You might also want to consider the costs of taking legal action for libel, which could be significant, and allocate them to a new PR campaign or to a fresh marketing initiative or an investment in a new product or service. This could be complemented with the initiation of SEO work to make the adverse publication appear insignificant or even unreliable. It might be the case that even if you decide not to take legal action for libel, it is still possible to change what is published about you by liaising with the media, influencing a positive story, and ensuring reputational damage limitation.
Legal action for libel could be expensive. How expensive, or how much it would cost to take legal action for libel would depend on the nature of the claim and on how responsive the other parties are to your claim. It is true that the significant majority of cases that start as legal action for libel, end up being settled out of court. It is estimated that only 5% of legal actions for libel end up in a trial.

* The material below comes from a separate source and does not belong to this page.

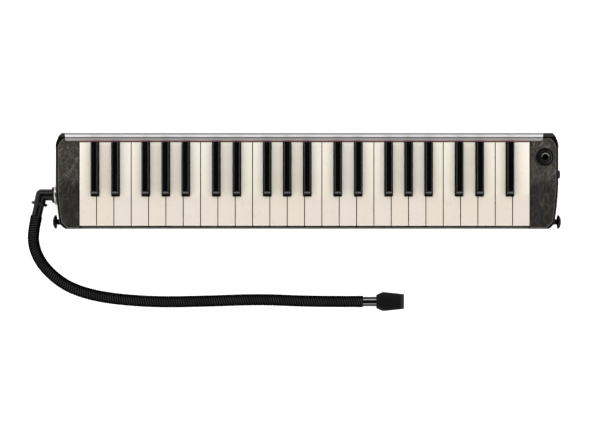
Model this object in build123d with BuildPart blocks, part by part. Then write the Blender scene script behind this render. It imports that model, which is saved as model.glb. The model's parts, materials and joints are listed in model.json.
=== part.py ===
"""A 44-key melodica, lying on its base, with its hose and mouthpiece laid out in front.

Millimetres. X runs along the keyboard with the low notes at -X, Y runs from the player's
side (-Y) to the rear rail (+Y), and Z is up. The origin is the middle of the base.
"""
import math
import os

from build123d import *

os.makedirs("parts", exist_ok=True)

# ---- keyboard ----
key_pitch = 19.5           # one white key to the next
key_gap = 0.8              # air between neighbouring white keys
keys_left = -256.3         # left edge of the first white key's pitch
key_front, key_rear = -50.4, 43.7
key_top = 37.5             # playing surface of the white keys
key_bottom = 30.0          # lower edge of the hollow key mouldings
key_wall = 1.4
skirt_bottom, skirt_back = 22.0, -40.0
notch_front = -17.4        # front edge of a white key's cut-out for its black neighbour
notch_half = 4.75          # half the width of that cut-out
black_sections = [         # height, front edge and half width of a black key, bottom to top
    (38.0, -16.3, 4.35),
    (43.6, -14.6, 3.6),
    (46.3, -11.0, 3.2),
]
black_shoulder, black_front, black_half = black_sections[0]
black_after = {"c": -1.7, "d": 1.9, "f": -3.0, "g": 0.0, "a": 3.0}   # black key off the boundary
white_notes = "cdefgab" * 3 + "cdefg"

# ---- key action ----
pivot_y, pivot_z = 20.0, 26.5
rod_radius, rod_play = 1.5, 0.05
boss_radius, boss_length = 3.4, 6.0
web_half, web_bottom = 1.5, 24.5
pad_front, pad_rear, pad_half = 35.2, 42.8, 3.8
pad_thickness = 2.2
glue = 0.05                # film between a glued piece and what it is glued to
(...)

It means that there are always going to be uncertainties as to the total legal costs that you might incur in pursuing a claim. Your solicitor will be able to advise you about the likely cost of your specific claim based on their experience and on their familiarity with the type of case you want to bring in and their previous work against the defendant, in the case of a newspaper or a TV station.
Remember, if you abandon your legal action for libel because you have run out of money, you will end up, having to pay not only your own legal costs but also the legal costs of your opponent. This is in addition to your opponent being able to say that your legal action for libel against them was unsuccessful, a claim which of course is likely to cause additional harm to your reputation.
The legal advice that you will receive before taking legal action for libel is one of the most important factors that will determine your choice of response to the libel. It is therefore important to obtain legal help from a lawyer that is well-versed in the legal elements of libel defamation and who has previously worked in similar cases to yours, with individuals and organisations that are in a similar situation to yours.
The legal advice needs to be balanced and your legal adviser should be able to set out the principles which would enable you to objectively analyse your situation and to come to a decision that is right for you. In term of what the law of libel says, there might be a one size fits all but when it comes to making the actual decision of whether to commence legal action for libel, each case must be judged individually, looking at the entire picture and with multi-dimensional vision. You might find there is hardly anyone who is most suited to make this type of decision than you. Your lawyer’s job is to provide you with the principles and knowledge to come to the best solution you could possibly find.
Your solicitor might be able to make libelous web pages completely disappear, but this would often come at a risk to you, financial, reputational or other. Libel law requires you to take into consideration different factors before you decide to proceed with legal action. So consider that if you are faced with a situation where you consider taking legal action for libel before you decide which way to go, you are likely to find a good strategy from a specialised internet law lawyer hugely beneficial and highly valuable.